_OBJECTIVE_: Repeat everything from the line holding "Write the build123d" to the line holding "thread_gap = 0.05", inclusive, exactly. Leave out the rest.
--- BEGIN ---
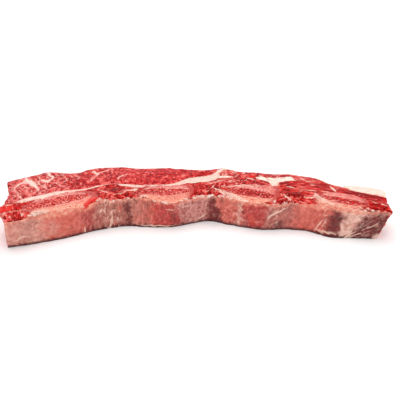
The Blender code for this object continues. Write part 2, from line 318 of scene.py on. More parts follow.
def bring_in(name, mesh):
    """The mesh as a smooth object in the scene."""
    mesh.shade_smooth()
    made = bpy.data.objects.new(name, mesh)
    bpy.context.scene.collection.objects.link(made)
    return made


def slab(name, plan, counts, paint, relief=None, lift=None, swell=None):
    """A closed piece over a patch of the plan: the points of a box grid's six faces, numbered once and
    carried to the strip by lay(). relief(s, t, u, v) raises its cut face, lift(s, t) its underside and
    swell(s, w) its side, in mm; paint(s, t, u, v, w) gives the fields that its material reads."""
    nu, nv, nw = counts
    skin = np.ones((nu + 1, nv + 1, nw + 1), bool)
    skin[1:-1, 1:-1, 1:-1] = False
    number = np.full(skin.shape, -1)
    number[skin] = np.arange(skin.sum())
    i, j, k = np.nonzero(skin)
    u, v, w = i / nu, j / nv, k / nw
    s, t = plan(u, v).T
    raised = relief(s, t, u, v) if relief else 0.0
    lifted = lift(s, t) if lift else 0.0
    points = lay(s, t, w, raised, lifted, swell(s, w) if swell else 0.0)
    faces = (number[:, :, -1], number[:, :, 0].T, number[:, 0], number[:, -1].T, number[0].T, number[-1])
    quads = np.vstack([quads_of(face) for face in faces])
    mesh = bpy.data.meshes.new(name)
    mesh.vertices.add(len(points))
    mesh.vertices.foreach_set("co", points.astype(np.float32).ravel())
    mesh.loops.add(quads.size)
    mesh.loops.foreach_set("vertex_index", quads.astype(np.int32).ravel())
    mesh.polygons.add(len(quads))
    mesh.polygons.foreach_set("loop_start", np.arange(0, quads.size, 4, dtype=np.int32))
    mesh.update(calc_edges=True)
    for field, value in paint(s, t, u, v, w).items():
        hold(mesh, field, value)
    return bring_in(name, mesh)


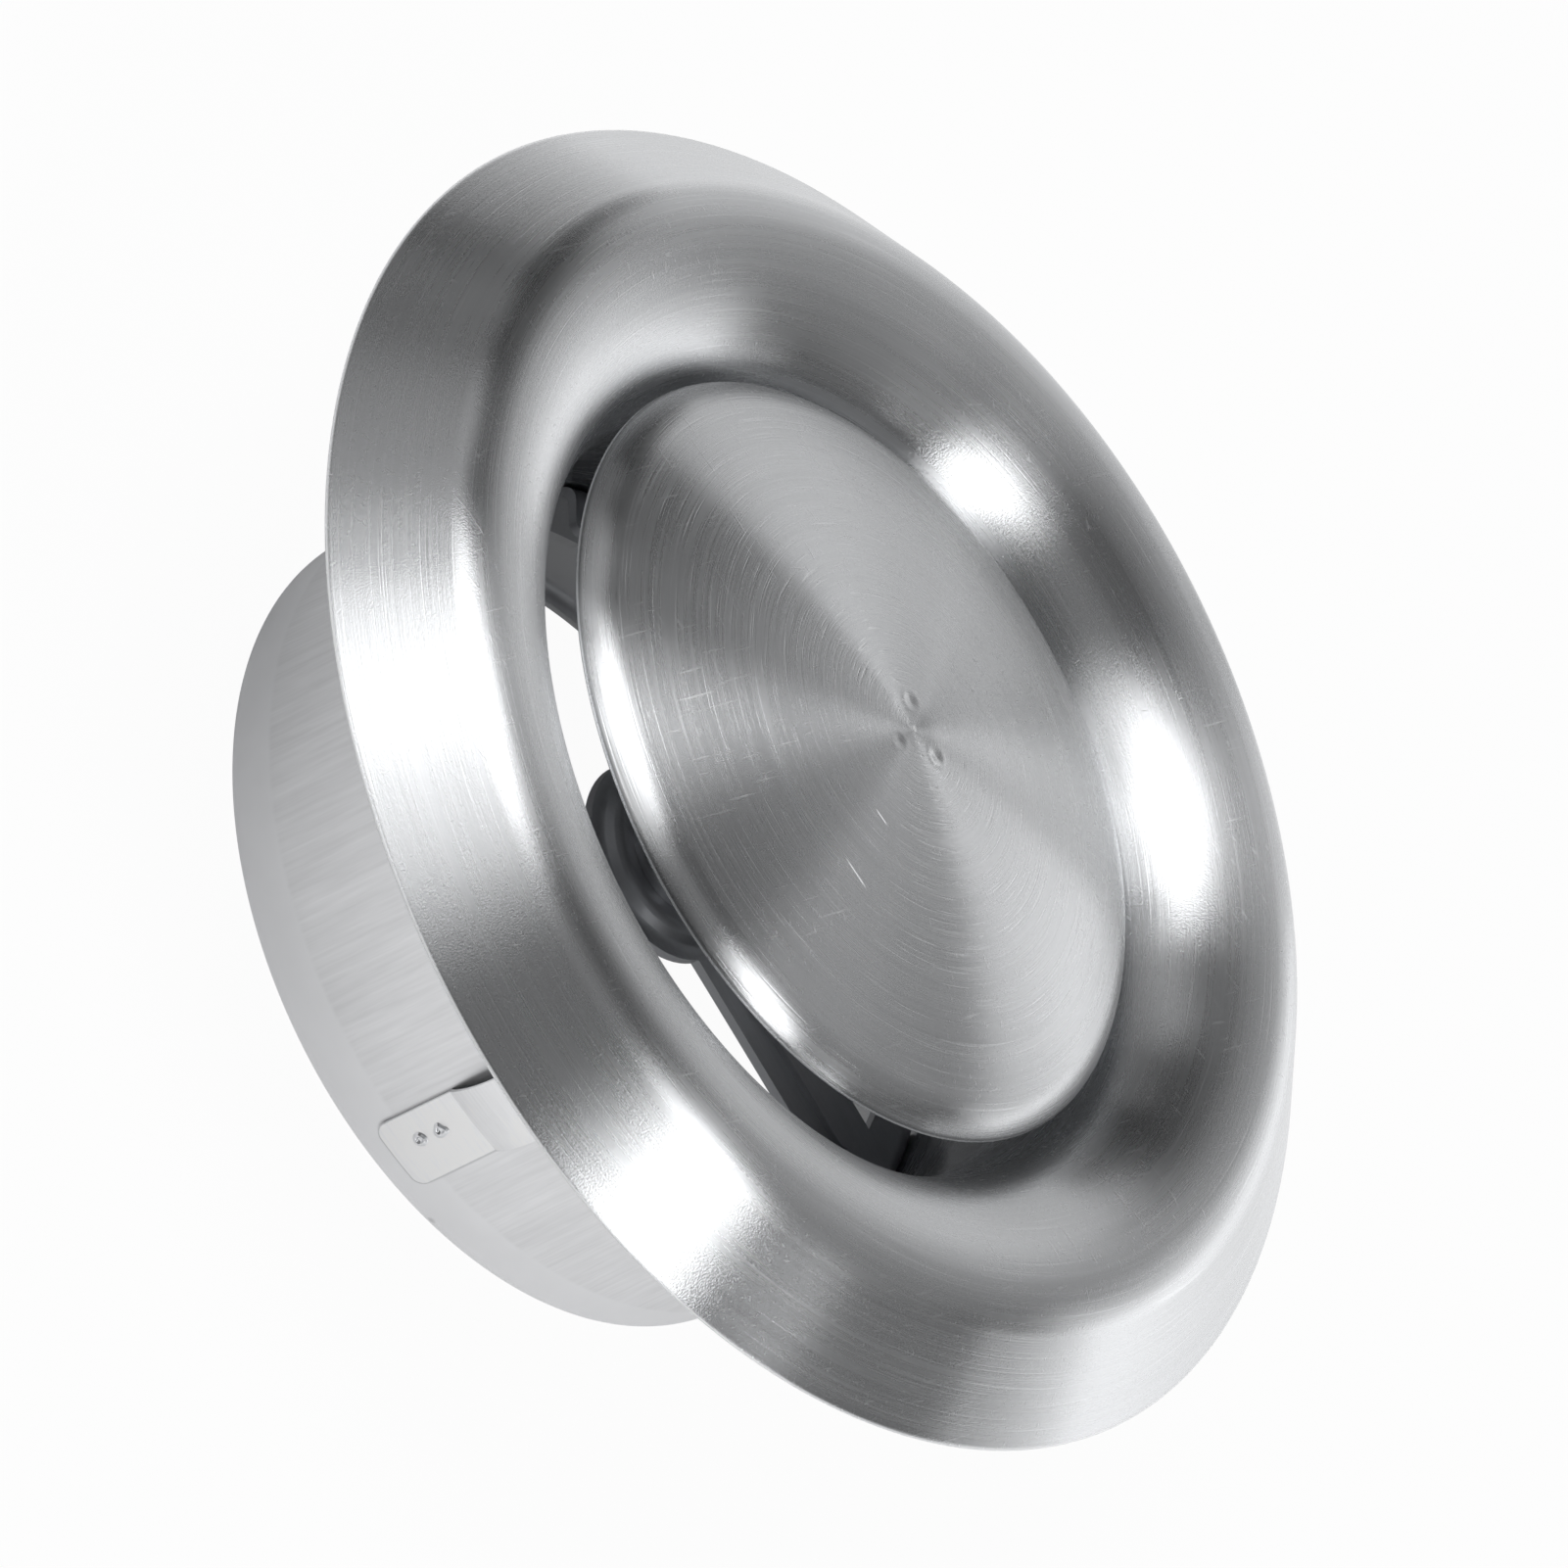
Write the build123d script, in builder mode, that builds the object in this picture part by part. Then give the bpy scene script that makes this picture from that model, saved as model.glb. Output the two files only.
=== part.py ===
# Stainless steel disc valve for a 100 mm exhaust duct
#
# A deep drawn front ring with a funnel-shaped throat, a sleeve that slides into the duct, three
# spring clips that hold it there, and a domed disc on a threaded rod. Turning the disc screws it
# in or out through the bridge behind it, and a lock nut holds the setting.
# Frame: Z is the valve's axis and points out of the front, X runs along the first bridge arm,
# and the origin is the centre of the sleeve's rear end.

from build123d import *
from math import acos, asin, atan2, cos, degrees, hypot, radians, sin, tan
import os

# Sheet thicknesses, in millimetres
ring_sheet = 0.8
sleeve_sheet = 0.8
bridge_sheet = 1.2
clip_sheet = 0.4
disc_sheet = 0.8
plate_sheet = 1.5

# Gaps between pieces
seat_gap = 0.03
collar_gap = 0.1
thread_gap = 0.05

# Sleeve, measured from its rear end
sleeve_radius = 49.5
taper_front = 7.7
taper_inset = 0.4
rear_corner_radius = 2.6
rear_lip_width = 3.5

# Front ring
rim_radius = 81.0
rim_height = 46.0
crest_radius = 64.95
crest_bend = 8.63
crest_height = 12.6
throat_inset = 1.5
collar_depth = 25.5
sleeve_front_gap = 0.36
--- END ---
_TASK SOLUTION_:
Write the build123d script, in builder mode, that builds the object in this picture part by part. Then give the bpy scene script that makes this picture from that model, saved as model.glb. Output the two files only.
=== part.py ===
# Stainless steel disc valve for a 100 mm exhaust duct
#
# A deep drawn front ring with a funnel-shaped throat, a sleeve that slides into the duct, three
# spring clips that hold it there, and a domed disc on a threaded rod. Turning the disc screws it
# in or out through the bridge behind it, and a lock nut holds the setting.
# Frame: Z is the valve's axis and points out of the front, X runs along the first bridge arm,
# and the origin is the centre of the sleeve's rear end.

from build123d import *
from math import acos, asin, atan2, cos, degrees, hypot, radians, sin, tan
import os

# Sheet thicknesses, in millimetres
ring_sheet = 0.8
sleeve_sheet = 0.8
bridge_sheet = 1.2
clip_sheet = 0.4
disc_sheet = 0.8
plate_sheet = 1.5

# Gaps between pieces
seat_gap = 0.03
collar_gap = 0.1
thread_gap = 0.05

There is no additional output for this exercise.